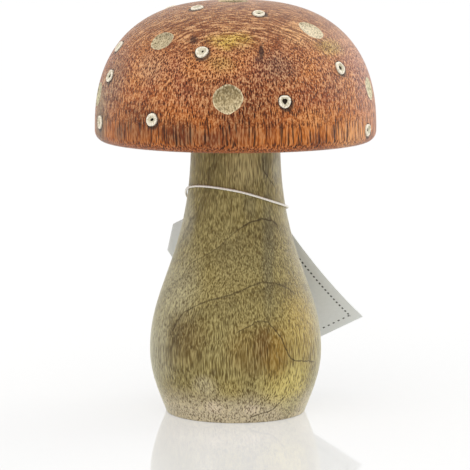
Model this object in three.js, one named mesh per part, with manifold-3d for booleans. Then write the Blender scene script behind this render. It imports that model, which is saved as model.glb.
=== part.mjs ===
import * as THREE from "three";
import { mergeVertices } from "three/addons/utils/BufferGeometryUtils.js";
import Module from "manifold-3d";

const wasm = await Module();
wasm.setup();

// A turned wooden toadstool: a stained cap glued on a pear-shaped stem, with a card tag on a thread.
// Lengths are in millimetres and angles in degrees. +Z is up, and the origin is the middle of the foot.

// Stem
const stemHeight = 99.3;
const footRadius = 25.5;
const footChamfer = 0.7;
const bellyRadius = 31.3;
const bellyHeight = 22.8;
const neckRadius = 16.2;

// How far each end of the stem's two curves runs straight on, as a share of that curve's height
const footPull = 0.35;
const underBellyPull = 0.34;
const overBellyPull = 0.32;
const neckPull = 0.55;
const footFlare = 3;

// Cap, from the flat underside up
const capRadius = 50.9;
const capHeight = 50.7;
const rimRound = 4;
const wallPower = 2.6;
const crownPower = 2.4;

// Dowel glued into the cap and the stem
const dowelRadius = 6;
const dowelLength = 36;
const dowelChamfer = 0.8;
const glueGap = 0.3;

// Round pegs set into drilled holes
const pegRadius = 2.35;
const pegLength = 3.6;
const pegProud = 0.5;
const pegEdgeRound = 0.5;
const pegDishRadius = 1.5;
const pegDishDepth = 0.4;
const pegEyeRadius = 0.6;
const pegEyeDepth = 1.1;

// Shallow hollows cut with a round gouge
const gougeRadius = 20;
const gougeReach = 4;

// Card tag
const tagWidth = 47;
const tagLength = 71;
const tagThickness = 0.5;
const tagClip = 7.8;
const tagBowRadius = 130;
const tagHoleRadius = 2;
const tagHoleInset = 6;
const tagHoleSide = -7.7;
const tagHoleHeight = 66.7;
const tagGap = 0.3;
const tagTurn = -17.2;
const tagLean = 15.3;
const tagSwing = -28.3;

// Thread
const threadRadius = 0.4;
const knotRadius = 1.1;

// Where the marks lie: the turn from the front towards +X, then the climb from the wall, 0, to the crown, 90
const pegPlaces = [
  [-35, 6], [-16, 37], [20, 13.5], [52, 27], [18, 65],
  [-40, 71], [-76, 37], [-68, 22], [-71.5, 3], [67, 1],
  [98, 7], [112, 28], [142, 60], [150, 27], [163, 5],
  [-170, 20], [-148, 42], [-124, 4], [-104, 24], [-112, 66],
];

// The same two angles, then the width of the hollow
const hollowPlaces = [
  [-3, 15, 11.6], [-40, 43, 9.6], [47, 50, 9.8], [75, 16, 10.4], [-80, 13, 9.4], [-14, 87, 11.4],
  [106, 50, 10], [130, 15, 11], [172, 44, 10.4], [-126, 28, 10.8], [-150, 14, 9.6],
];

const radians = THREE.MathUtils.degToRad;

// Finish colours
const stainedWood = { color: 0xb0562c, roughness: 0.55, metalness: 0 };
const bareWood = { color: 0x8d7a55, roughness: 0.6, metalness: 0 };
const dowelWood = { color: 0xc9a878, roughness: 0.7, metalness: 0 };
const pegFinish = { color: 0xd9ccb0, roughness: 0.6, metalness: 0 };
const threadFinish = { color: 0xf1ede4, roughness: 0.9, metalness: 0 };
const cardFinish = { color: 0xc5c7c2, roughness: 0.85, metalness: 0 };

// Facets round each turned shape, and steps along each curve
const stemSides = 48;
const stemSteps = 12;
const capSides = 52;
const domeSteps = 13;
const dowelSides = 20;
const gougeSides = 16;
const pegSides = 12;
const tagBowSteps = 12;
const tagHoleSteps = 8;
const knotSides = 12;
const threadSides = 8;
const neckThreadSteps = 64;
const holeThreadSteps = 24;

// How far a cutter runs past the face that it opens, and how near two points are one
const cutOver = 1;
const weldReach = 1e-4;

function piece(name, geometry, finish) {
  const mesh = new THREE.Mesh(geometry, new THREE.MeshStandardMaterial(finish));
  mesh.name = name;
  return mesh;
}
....
▶ Description of the task:
Make an exact copy of the data above.

▶ Full response:
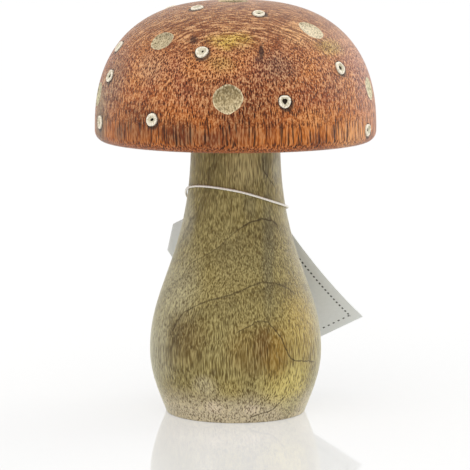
Model this object in three.js, one named mesh per part, with manifold-3d for booleans. Then write the Blender scene script behind this render. It imports that model, which is saved as model.glb.
=== part.mjs ===
import * as THREE from "three";
import { mergeVertices } from "three/addons/utils/BufferGeometryUtils.js";
import Module from "manifold-3d";

const wasm = await Module();
wasm.setup();

// A turned wooden toadstool: a stained cap glued on a pear-shaped stem, with a card tag on a thread.
// Lengths are in millimetres and angles in degrees. +Z is up, and the origin is the middle of the foot.

// Stem
const stemHeight = 99.3;
const footRadius = 25.5;
const footChamfer = 0.7;
const bellyRadius = 31.3;
const bellyHeight = 22.8;
const neckRadius = 16.2;

// How far each end of the stem's two curves runs straight on, as a share of that curve's height
const footPull = 0.35;
const underBellyPull = 0.34;
const overBellyPull = 0.32;
const neckPull = 0.55;
const footFlare = 3;

// Cap, from the flat underside up
const capRadius = 50.9;
const capHeight = 50.7;
const rimRound = 4;
const wallPower = 2.6;
const crownPower = 2.4;

// Dowel glued into the cap and the stem
const dowelRadius = 6;
const dowelLength = 36;
const dowelChamfer = 0.8;
const glueGap = 0.3;

// Round pegs set into drilled holes
const pegRadius = 2.35;
const pegLength = 3.6;
const pegProud = 0.5;
const pegEdgeRound = 0.5;
const pegDishRadius = 1.5;
const pegDishDepth = 0.4;
const pegEyeRadius = 0.6;
const pegEyeDepth = 1.1;

// Shallow hollows cut with a round gouge
const gougeRadius = 20;
const gougeReach = 4;

// Card tag
const tagWidth = 47;
const tagLength = 71;
const tagThickness = 0.5;
const tagClip = 7.8;
const tagBowRadius = 130;
const tagHoleRadius = 2;
const tagHoleInset = 6;
const tagHoleSide = -7.7;
const tagHoleHeight = 66.7;
const tagGap = 0.3;
const tagTurn = -17.2;
const tagLean = 15.3;
const tagSwing = -28.3;

// Thread
const threadRadius = 0.4;
const knotRadius = 1.1;

// Where the marks lie: the turn from the front towards +X, then the climb from the wall, 0, to the crown, 90
const pegPlaces = [
  [-35, 6], [-16, 37], [20, 13.5], [52, 27], [18, 65],
  [-40, 71], [-76, 37], [-68, 22], [-71.5, 3], [67, 1],
  [98, 7], [112, 28], [142, 60], [150, 27], [163, 5],
  [-170, 20], [-148, 42], [-124, 4], [-104, 24], [-112, 66],
];

// The same two angles, then the width of the hollow
const hollowPlaces = [
  [-3, 15, 11.6], [-40, 43, 9.6], [47, 50, 9.8], [75, 16, 10.4], [-80, 13, 9.4], [-14, 87, 11.4],
  [106, 50, 10], [130, 15, 11], [172, 44, 10.4], [-126, 28, 10.8], [-150, 14, 9.6],
];

const radians = THREE.MathUtils.degToRad;

// Finish colours
const stainedWood = { color: 0xb0562c, roughness: 0.55, metalness: 0 };
const bareWood = { color: 0x8d7a55, roughness: 0.6, metalness: 0 };
const dowelWood = { color: 0xc9a878, roughness: 0.7, metalness: 0 };
const pegFinish = { color: 0xd9ccb0, roughness: 0.6, metalness: 0 };
const threadFinish = { color: 0xf1ede4, roughness: 0.9, metalness: 0 };
const cardFinish = { color: 0xc5c7c2, roughness: 0.85, metalness: 0 };

// Facets round each turned shape, and steps along each curve
const stemSides = 48;
const stemSteps = 12;
const capSides = 52;
const domeSteps = 13;
const dowelSides = 20;
const gougeSides = 16;
const pegSides = 12;
const tagBowSteps = 12;
const tagHoleSteps = 8;
const knotSides = 12;
const threadSides = 8;
const neckThreadSteps = 64;
const holeThreadSteps = 24;

// How far a cutter runs past the face that it opens, and how near two points are one
const cutOver = 1;
const weldReach = 1e-4;

function piece(name, geometry, finish) {
  const mesh = new THREE.Mesh(geometry, new THREE.MeshStandardMaterial(finish));
  mesh.name = name;
  return mesh;
}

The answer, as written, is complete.